Azure OpenAI Prompt Engineering
Microsoft's enterprise-focused guide for Azure OpenAI. Five prompt components, recency bias exploitation, grounding with citations, and the 'double down' technique.
Official Microsoft docs →How GPT actually works
Understanding this changes how you write prompts. GPT models predict the most likely next words given the previous text. There's no separate 'Q&A mode'. When you ask a question, an answer appears because answers typically follow questions in training data. This is why completion-style prompts (starting the output yourself) and cues (leading words) work so well. You're not commanding the model, you're setting up a pattern for it to continue.
Five prompt components
Microsoft breaks every prompt into five components, and understanding which ones you're using (or missing) is the key to debugging bad outputs: 1) Instructions (what to do), 2) Primary content (the text being processed), 3) Examples (input/output pairs for few-shot learning), 4) Cues (output prefixes that prime the format), 5) Supporting content (context like current date, user preferences). Most weak prompts are missing components 4 and 5.
Few-shot learning
Include input/output examples to condition the model for this specific inference. This isn't permanent learning. With Chat Completions, add examples as user/assistant turns after the system message. Few-shot is dramatically more effective than verbose instructions for teaching format and classification patterns.
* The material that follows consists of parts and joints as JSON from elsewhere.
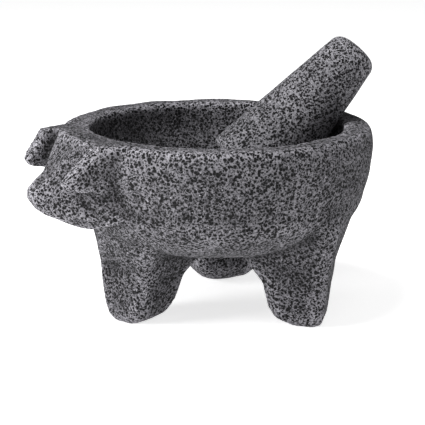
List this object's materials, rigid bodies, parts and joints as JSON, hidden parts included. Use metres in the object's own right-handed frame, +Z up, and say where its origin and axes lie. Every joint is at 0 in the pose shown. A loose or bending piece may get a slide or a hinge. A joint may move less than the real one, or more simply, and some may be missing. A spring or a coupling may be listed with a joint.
{
  "type": "molcajete",
  "caption": "Pig-shaped three-legged stone mortar with a head on its rim, and a loose tapered stone pestle leaning in the bowl.",
  "frame": {"origin": "on the floor, below the middle of the whole object's bounding box", "axes": "+Z up, -X the way the pig looks, -Y its left side; the longest extent lies along X"},
  "size_m": [0.237, 0.2076, 0.1821],
  "materials": {
    "mortar_basalt": "matte vesicular basalt with open pits",
    "pestle_basalt": "matte fine-pored basalt, rubbed smooth"
  },
  "bodies": {
    "mortar": {"mortar": "mortar_basalt"},
    "pestle": {"pestle": "pestle_basalt"}
  },
  "joints": [
    {"name": "pestle_lift", "type": "slide", "parent": "mortar", "child": "pestle", "axis": [0, 0, 1], "range_m": [0, 0.08]}
  ]
}
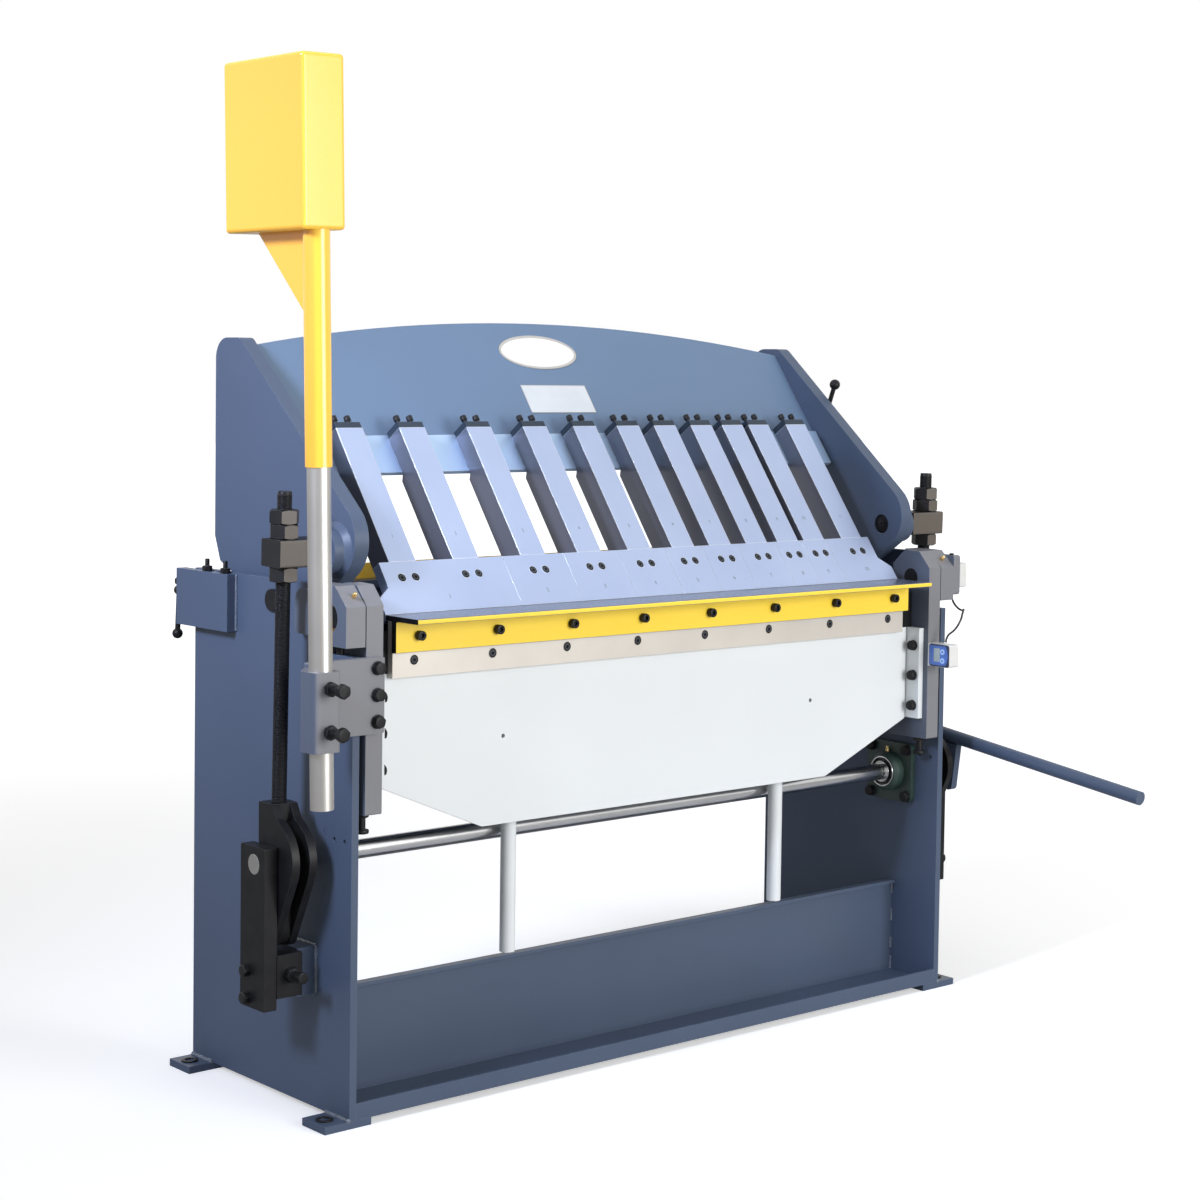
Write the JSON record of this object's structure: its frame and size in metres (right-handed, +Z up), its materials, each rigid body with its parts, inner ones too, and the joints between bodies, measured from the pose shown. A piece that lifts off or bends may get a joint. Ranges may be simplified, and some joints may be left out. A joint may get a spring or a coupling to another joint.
{
  "type": "box and pan brake",
  "caption": "Floor-standing sheet-metal folder: finger clamp beam worked by a side lever, folding leaf with white apron, and a weighted pole that balances the leaf.",
  "frame": {"origin": "centre of the four foot holes, on the floor", "axes": "+X along the bend line to the operator's right, +Y to the back, +Z up"},
  "size_m": [1.8354, 0.9934, 1.8185],
  "materials": {
    "machine_paint": "satin slate-blue enamel",
    "yellow_paint": "gloss yellow enamel",
    "white_paint": "satin off-white enamel",
    "green_paint": "cast, dark green enamel",
    "ground_steel": "ground, lightly brushed",
    "bright_steel": "drawn bright bar",
    "black_steel": "black oxide, satin",
    "brass": "turned",
    "bronze": "turned bronze",
    "blue_plastic": "moulded",
    "white_plastic": "moulded",
    "black_rubber": "cable sheath"
  },
  "bodies": {
    "frame": {"left_side_plate": "machine_paint", "right_side_plate": "machine_paint", "foot_pads": "machine_paint", "shaft_brackets": "machine_paint", "base_channel": "machine_paint", "bed_beam": "machine_paint", "bed_jaw": "ground_steel", "rear_cross_member": "machine_paint", "back_gauge_bar": "yellow_paint", "hinge_blocks": "machine_paint", "hinge_bushes": "bronze", "beam_pivot_pins": "black_steel", "bearing_housings": "green_paint", "bearing_inserts": "bright_steel", "support_blocks": "black_steel", "outboard_bars": "black_steel", "frame_bolts": "black_steel", "grease_nipples": "brass", "lock_block": "machine_paint"},
    "folding_leaf": {"leaf_angle": "yellow_paint", "leaf_edge_bar": "ground_steel", "leaf_backing_bar": "black_steel", "apron": "white_paint", "leaf_arms": "machine_paint", "hinge_pins": "bright_steel", "lift_rods": "white_paint", "leaf_knobs": "black_steel", "leaf_screws": "black_steel", "pole_bracket": "machine_paint", "pole_socket": "machine_paint", "balance_pole": "bright_steel", "counterweight": "yellow_paint", "leaf_bolts": "black_steel", "display_housing": "white_plastic", "angle_sensor": "white_plastic", "display_cable": "black_rubber"},
    "clamp_shaft": {"cross_shaft": "bright_steel", "cranks": "black_steel", "handle_plate": "machine_paint", "handle_bar": "machine_paint"},
    "right_link": {"right_link_fork": "black_steel", "right_link_rod": "black_steel", "right_link_nuts": "black_steel", "right_trunnion_block": "black_steel"},
    "left_link": {"left_link_fork": "black_steel", "left_link_rod": "black_steel", "left_link_nuts": "black_steel", "left_trunnion_block": "black_steel"},
    "clamp_beam": {"right_cheek": "machine_paint", "left_cheek": "machine_paint", "arched_plate": "machine_paint", "clamp_rail": "ground_steel", "finger_bars": "ground_steel", "finger_shoes": "ground_steel", "finger_caps": "black_steel", "finger_screws": "black_steel"},
    "rear_lock_lever": {"lock_lever": "black_steel"},
    "beam_lock_lever": {"beam_lever": "black_steel"},
    "first_button": {"display_button_1": "blue_plastic"},
    "second_button": {"display_button_2": "blue_plastic"}
  },
  "joints": [
    {"name": "leaf_hinge", "type": "hinge", "parent": "frame", "child": "folding_leaf", "pos_m": [0, -0.2105, 0.88], "axis": [-1, 0, 0], "range_deg": [0, 120]},
    {"name": "clamp_lever", "type": "hinge", "parent": "frame", "child": "clamp_shaft", "pos_m": [0, -0.1315, 0.454], "axis": [1, 0, 0], "range_deg": [-50, 0]},
    {"name": "beam_pivot", "type": "hinge", "parent": "frame", "child": "clamp_beam", "pos_m": [0, -0.0075, 0.893], "axis": [1, 0, 0], "range_deg": [-13.9, 0]},
    {"name": "right_crank_pin", "type": "hinge", "parent": "clamp_shaft", "child": "right_link", "pos_m": [0.824, -0.12397, 0.33424], "axis": [1, 0, 0], "range_deg": [0, 39.5]},
    {"name": "left_crank_pin", "type": "hinge", "parent": "clamp_shaft", "child": "left_link", "pos_m": [-0.824, -0.12397, 0.33424], "axis": [1, 0, 0], "range_deg": [0, 39.5]},
    {"name": "rear_lock_pivot", "type": "hinge", "parent": "frame", "child": "rear_lock_lever", "pos_m": [-0.7705, 0.3005, 0.887], "axis": [0, 1, 0], "range_deg": [-60, 60]},
    {"name": "beam_lock_pivot", "type": "hinge", "parent": "clamp_beam", "child": "beam_lock_lever", "pos_m": [0.722, 0.0875, 1.196], "axis": [1, 0, 0], "range_deg": [-45, 45]},
    {"name": "first_button_travel", "type": "slide", "parent": "folding_leaf", "child": "first_button", "axis": [1, 0, 0], "range_m": [0, 0.001], "stiffness_N_per_m": 400},
    {"name": "second_button_travel", "type": "slide", "parent": "folding_leaf", "child": "second_button", "axis": [1, 0, 0], "range_m": [0, 0.001], "stiffness_N_per_m": 400}
  ],
  "couplings": [
    {"joint": "beam_pivot", "follows": "clamp_lever", "ratio": 0.27618},
    {"joint": "right_crank_pin", "follows": "clamp_lever", "ratio": -0.78724},
    {"joint": "left_crank_pin", "follows": "clamp_lever", "ratio": -0.78724}
  ]
}
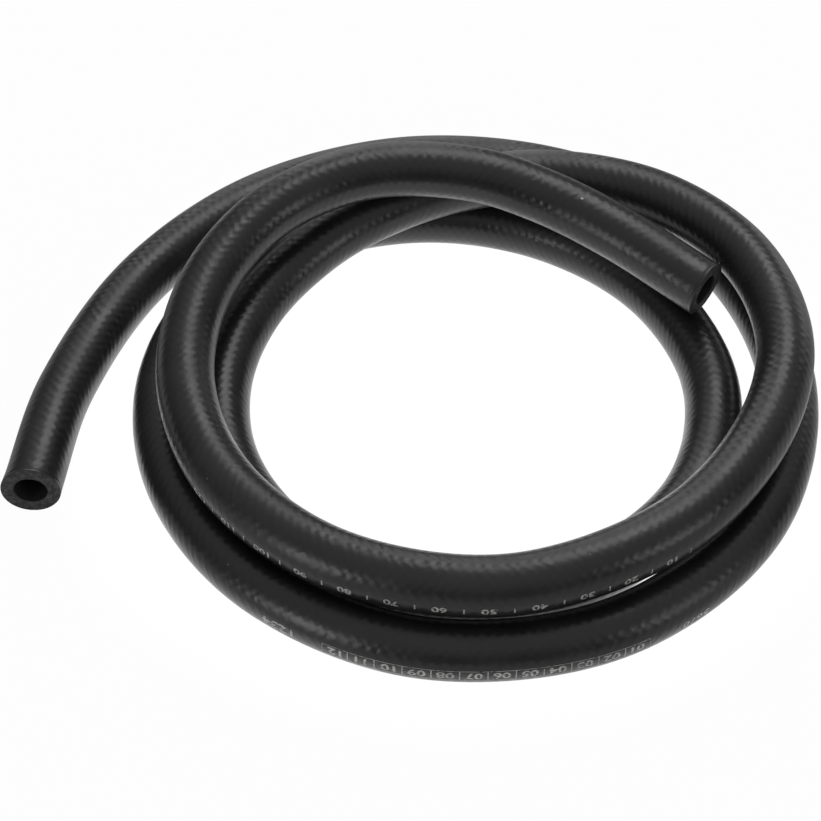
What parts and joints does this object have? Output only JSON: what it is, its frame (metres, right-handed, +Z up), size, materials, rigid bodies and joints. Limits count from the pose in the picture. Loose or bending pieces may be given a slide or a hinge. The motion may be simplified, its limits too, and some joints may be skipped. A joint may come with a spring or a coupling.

The 'double down' technique
Models are susceptible to recency bias. Information at the end of the prompt has more influence than information at the beginning. Microsoft's recommendation: repeat your most important instructions both before AND after the primary content. This 'double down' approach ensures critical constraints survive even with long context in the middle.
Syntax and task decomposition
Use punctuation, markdown headers, section markers (--- separators), and UPPERCASE for variables. Both Markdown and XML work well since models were trained on web content in these formats. For complex tasks, decompose: first extract factual claims, then generate search queries to verify them, then compile results. Each step reduces the error surface.
Chain of thought prompting
Instruct the model to proceed step-by-step and present all steps before the final answer. This reduces inaccuracy and makes it easy to verify reasoning. Microsoft's recommended phrasing: 'Take a step-by-step approach, cite your sources, and give your reasoning before sharing your final answer.'
Grounding with citations
Provide source material for reliable answers. The closer your reference text is to the final answer format, the less work the model does and the fewer errors it makes. The key insight: asking for inline citations makes hallucination harder because the model would need to make TWO errors (fabricate a claim AND fabricate a citation). Inline citations are more effective than citations listed at the end.
Enterprise best practices
Microsoft's summary for production deployments: Be Specific (leave nothing to interpretation). Be Descriptive (use analogies). Double Down (repeat instructions before and after content). Order Matters (exploit recency bias). Give an Out (fallback instructions prevent hallucination). Use Tables (space-efficient structured data). Minimize Whitespace (consecutive spaces are separate tokens, wasting context).